Consider your virtual context:
- Which informal networks, both internal and external, should you pay more attention to?
- What structure of regular check-ins, via email or phone call, is best for each of your stakeholders?
- How many face-to-face meetings are ideal to maintain the relationships in your network? What can you do if such meetings are not possible because of travel restrictions?
10. Cultivate your intuition
Working virtually with sustained success calls for formal planning skills. It also requires a more intuitive and emotion-driven capability. This helps you to read between the lines of an email for what is unsaid. It enables you to hear the special tone of a voice in a virtual meeting, to hear which words seem to carry heavier stress and emphasis, and which phrases betray a challenge that people are facing with their internal motivation or commitment.
Intuition alerts you to the fact that text messages that used to be answered immediately now come back only after two or three days. You recognize the disappearance of small talk from the beginning of conference calls, and the use of a more transactional approach to problems. You notice more errors than usual in prepared documentation.
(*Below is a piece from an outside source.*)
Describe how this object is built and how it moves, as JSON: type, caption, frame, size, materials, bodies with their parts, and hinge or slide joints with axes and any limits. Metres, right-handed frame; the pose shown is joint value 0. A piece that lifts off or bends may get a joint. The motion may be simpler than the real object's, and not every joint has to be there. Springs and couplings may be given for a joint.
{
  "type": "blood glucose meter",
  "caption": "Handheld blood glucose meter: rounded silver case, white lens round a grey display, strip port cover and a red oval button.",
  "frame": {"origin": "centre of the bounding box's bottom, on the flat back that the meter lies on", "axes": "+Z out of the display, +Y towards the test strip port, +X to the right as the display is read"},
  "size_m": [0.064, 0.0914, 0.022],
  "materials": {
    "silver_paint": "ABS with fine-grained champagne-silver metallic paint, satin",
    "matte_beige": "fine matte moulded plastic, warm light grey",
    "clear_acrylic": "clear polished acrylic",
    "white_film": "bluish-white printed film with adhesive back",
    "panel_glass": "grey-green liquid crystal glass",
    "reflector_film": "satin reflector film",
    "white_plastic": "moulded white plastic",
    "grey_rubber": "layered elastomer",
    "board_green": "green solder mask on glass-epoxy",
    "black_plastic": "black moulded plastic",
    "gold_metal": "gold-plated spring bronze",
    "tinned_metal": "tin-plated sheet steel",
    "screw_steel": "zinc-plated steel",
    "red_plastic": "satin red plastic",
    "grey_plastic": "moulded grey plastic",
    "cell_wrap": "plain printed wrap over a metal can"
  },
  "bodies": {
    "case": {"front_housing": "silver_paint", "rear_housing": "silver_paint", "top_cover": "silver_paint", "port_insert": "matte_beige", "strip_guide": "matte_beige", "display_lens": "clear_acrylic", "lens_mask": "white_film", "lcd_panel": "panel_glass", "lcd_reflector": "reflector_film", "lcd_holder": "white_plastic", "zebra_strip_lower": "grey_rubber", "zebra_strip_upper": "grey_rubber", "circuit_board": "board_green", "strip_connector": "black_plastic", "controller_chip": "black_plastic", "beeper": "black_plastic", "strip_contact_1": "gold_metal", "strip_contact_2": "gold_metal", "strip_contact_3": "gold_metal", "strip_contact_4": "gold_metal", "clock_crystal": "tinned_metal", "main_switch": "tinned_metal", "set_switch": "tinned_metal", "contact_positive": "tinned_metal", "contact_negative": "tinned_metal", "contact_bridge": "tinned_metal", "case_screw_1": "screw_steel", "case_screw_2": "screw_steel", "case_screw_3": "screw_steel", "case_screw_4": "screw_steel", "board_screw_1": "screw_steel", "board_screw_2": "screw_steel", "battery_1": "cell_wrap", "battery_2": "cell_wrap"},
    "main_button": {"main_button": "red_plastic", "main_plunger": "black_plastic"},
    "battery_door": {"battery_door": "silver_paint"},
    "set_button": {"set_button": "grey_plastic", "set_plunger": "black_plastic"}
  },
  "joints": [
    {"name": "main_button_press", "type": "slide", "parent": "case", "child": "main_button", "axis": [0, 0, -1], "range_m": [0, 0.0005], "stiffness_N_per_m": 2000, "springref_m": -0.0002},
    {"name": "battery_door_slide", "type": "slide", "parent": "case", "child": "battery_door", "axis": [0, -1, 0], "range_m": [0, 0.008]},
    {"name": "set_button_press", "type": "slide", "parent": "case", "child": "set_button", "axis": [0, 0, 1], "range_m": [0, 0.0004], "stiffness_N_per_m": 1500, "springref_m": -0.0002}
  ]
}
The ability to pick up on such small clues is an advanced skill that comes partly from experience but also from paying attention to the very factor that virtual working threatens to undermine — the intimacy of working closely with others.
Consider your virtual context:
- How well do you read signals that reveal the emotions of others?
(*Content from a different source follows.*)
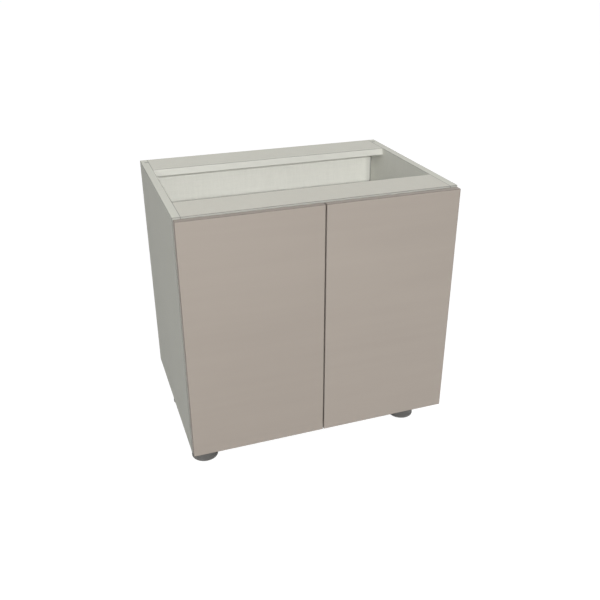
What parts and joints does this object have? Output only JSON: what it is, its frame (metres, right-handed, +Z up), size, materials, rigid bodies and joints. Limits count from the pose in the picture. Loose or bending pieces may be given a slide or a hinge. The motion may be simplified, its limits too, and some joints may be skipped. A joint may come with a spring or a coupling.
{
  "type": "sink base cabinet",
  "caption": "Open-topped sink base cabinet: flat rails over a board carcass, inset back, plain handleless doors on concealed hinges, push latches and adjustable round feet.",
  "frame": {"origin": "on the floor, in the middle of the footprint with the doors closed", "axes": "+X to the right seen from the front, -Y out of the front, +Z up"},
  "size_m": [0.8, 0.582, 0.835],
  "materials": {
    "carcass_board": "matt light grey melamine, fine pore",
    "back_board": "matt light grey, fine woven texture",
    "edge_band": "matt light grey edge band",
    "door_board": "matt taupe, plain",
    "dowel_wood": "raw beech",
    "fitting_steel": "zinc plated",
    "cam_zinc": "die cast, dull",
    "hinge_steel": "nickel plated",
    "bumper_rubber": "soft, translucent grey",
    "latch_plastic": "matt grey",
    "plunger_plastic": "matt dark grey",
    "leg_plastic": "matt dark grey",
    "foot_plastic": "matt dark grey"
  },
  "bodies": {
    "cabinet": {"left_side": "carcass_board", "right_side": "carcass_board", "bottom_panel": "carcass_board", "front_rail": "carcass_board", "rear_rail": "carcass_board", "back_panel": "back_board", "left_side_band": "edge_band", "right_side_band": "edge_band", "bottom_band": "edge_band", "front_rail_front_band": "edge_band", "front_rail_rear_band": "edge_band", "rear_rail_band": "edge_band", "dowels": "dowel_wood", "cam_bolts": "fitting_steel", "cam_locks": "cam_zinc", "left_lower_hinge_plate": "hinge_steel", "left_lower_hinge_arm": "hinge_steel", "left_upper_hinge_plate": "hinge_steel", "left_upper_hinge_arm": "hinge_steel", "right_lower_hinge_plate": "hinge_steel", "right_lower_hinge_arm": "hinge_steel", "right_upper_hinge_plate": "hinge_steel", "right_upper_hinge_arm": "hinge_steel", "hinge_arm_pins": "fitting_steel", "hinge_plate_screws": "fitting_steel", "hinge_arm_screws": "fitting_steel", "latch_screws": "fitting_steel", "leg_socket_screws": "fitting_steel", "left_latch_housing": "latch_plastic", "right_latch_housing": "latch_plastic", "leg_sockets": "leg_plastic", "front_left_leg_tube": "leg_plastic", "front_right_leg_tube": "leg_plastic", "rear_left_leg_tube": "leg_plastic", "rear_right_leg_tube": "leg_plastic"},
    "left_door": {"left_door": "door_board", "left_door_bumpers": "bumper_rubber", "left_strike_plate": "fitting_steel", "left_lower_hinge_cup": "hinge_steel", "left_upper_hinge_cup": "hinge_steel", "left_hinge_cup_screws": "fitting_steel"},
    "left_hinge_links": {"left_lower_hinge_link": "hinge_steel", "left_upper_hinge_link": "hinge_steel", "left_hinge_cup_pins": "fitting_steel"},
    "left_latch_plunger": {"left_latch_plunger": "plunger_plastic"},
    "right_door": {"right_door": "door_board", "right_door_bumpers": "bumper_rubber", "right_strike_plate": "fitting_steel", "right_lower_hinge_cup": "hinge_steel", "right_upper_hinge_cup": "hinge_steel", "right_hinge_cup_screws": "fitting_steel"},
    "right_hinge_links": {"right_lower_hinge_link": "hinge_steel", "right_upper_hinge_link": "hinge_steel", "right_hinge_cup_pins": "fitting_steel"},
    "right_latch_plunger": {"right_latch_plunger": "plunger_plastic"},
    "front_left_foot": {"front_left_foot": "foot_plastic"},
    "front_right_foot": {"front_right_foot": "foot_plastic"},
    "rear_left_foot": {"rear_left_foot": "foot_plastic"},
    "rear_right_foot": {"rear_right_foot": "foot_plastic"}
  },
  "joints": [
    {"name": "left_door_swing", "type": "hinge", "parent": "cabinet", "child": "left_door", "pos_m": [-0.3898, -0.28285, 0.473], "axis": [0, 0, -1], "range_deg": [0, 105]},
    {"name": "right_door_swing", "type": "hinge", "parent": "cabinet", "child": "right_door", "pos_m": [0.3898, -0.28285, 0.473], "axis": [0, 0, 1], "range_deg": [0, 105]},
    {"name": "left_hinge_link_swing", "type": "hinge", "parent": "cabinet", "child": "left_hinge_links", "pos_m": [-0.3603, -0.2575, 0.473], "axis": [0, 0, -1], "range_deg": [-6.3, 0]},
    {"name": "right_hinge_link_swing", "type": "hinge", "parent": "cabinet", "child": "right_hinge_links", "pos_m": [0.3603, -0.2575, 0.473], "axis": [0, 0, 1], "range_deg": [-6.3, 0]},
    {"name": "left_latch_plunger_slide", "type": "slide", "parent": "cabinet", "child": "left_latch_plunger", "axis": [0, 1, 0], "range_m": [-0.037, 0]},
    {"name": "right_latch_plunger_slide", "type": "slide", "parent": "cabinet", "child": "right_latch_plunger", "axis": [0, 1, 0], "range_m": [-0.037, 0]},
    {"name": "front_left_foot_height", "type": "slide", "parent": "cabinet", "child": "front_left_foot", "axis": [0, 0, 1], "range_m": [-0.01, 0.02]},
    {"name": "front_right_foot_height", "type": "slide", "parent": "cabinet", "child": "front_right_foot", "axis": [0, 0, 1], "range_m": [-0.01, 0.02]},
    {"name": "rear_left_foot_height", "type": "slide", "parent": "cabinet", "child": "rear_left_foot", "axis": [0, 0, 1], "range_m": [-0.01, 0.02]},
    {"name": "rear_right_foot_height", "type": "slide", "parent": "cabinet", "child": "rear_right_foot", "axis": [0, 0, 1], "range_m": [-0.01, 0.02]}
  ],
  "couplings": [
    {"joint": "left_hinge_link_swing", "follows": "left_door_swing", "ratio": -0.06},
    {"joint": "right_hinge_link_swing", "follows": "right_door_swing", "ratio": -0.06},
    {"joint": "left_latch_plunger_slide", "follows": "left_door_swing", "m_per_rad": -0.020189},
    {"joint": "right_latch_plunger_slide", "follows": "right_door_swing", "m_per_rad": -0.020189}
  ]
}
- How can you gain more insight into how colleagues in your virtual teams are feeling?
- What can you do to maintain positive emotions for yourself and others when working remotely?
Start the conversation
Many people have suddenly had to adapt to the challenges of working remotely, often in the isolation of their own home. Virtual collaboration, like all forms of collaboration, requires attention to sharing beliefs and expectations about the meaning of such key concepts as “team”, “communication” and “decision”. But remote working also presents its own special challenges. Use the questions above for self-reflection but, more importantly, to start conversations with others in your (new) virtual teams. The act of discussing these questions is, in itself, likely to bring you closer together and increase the effectivity of your virtual collaboration. Make a start today.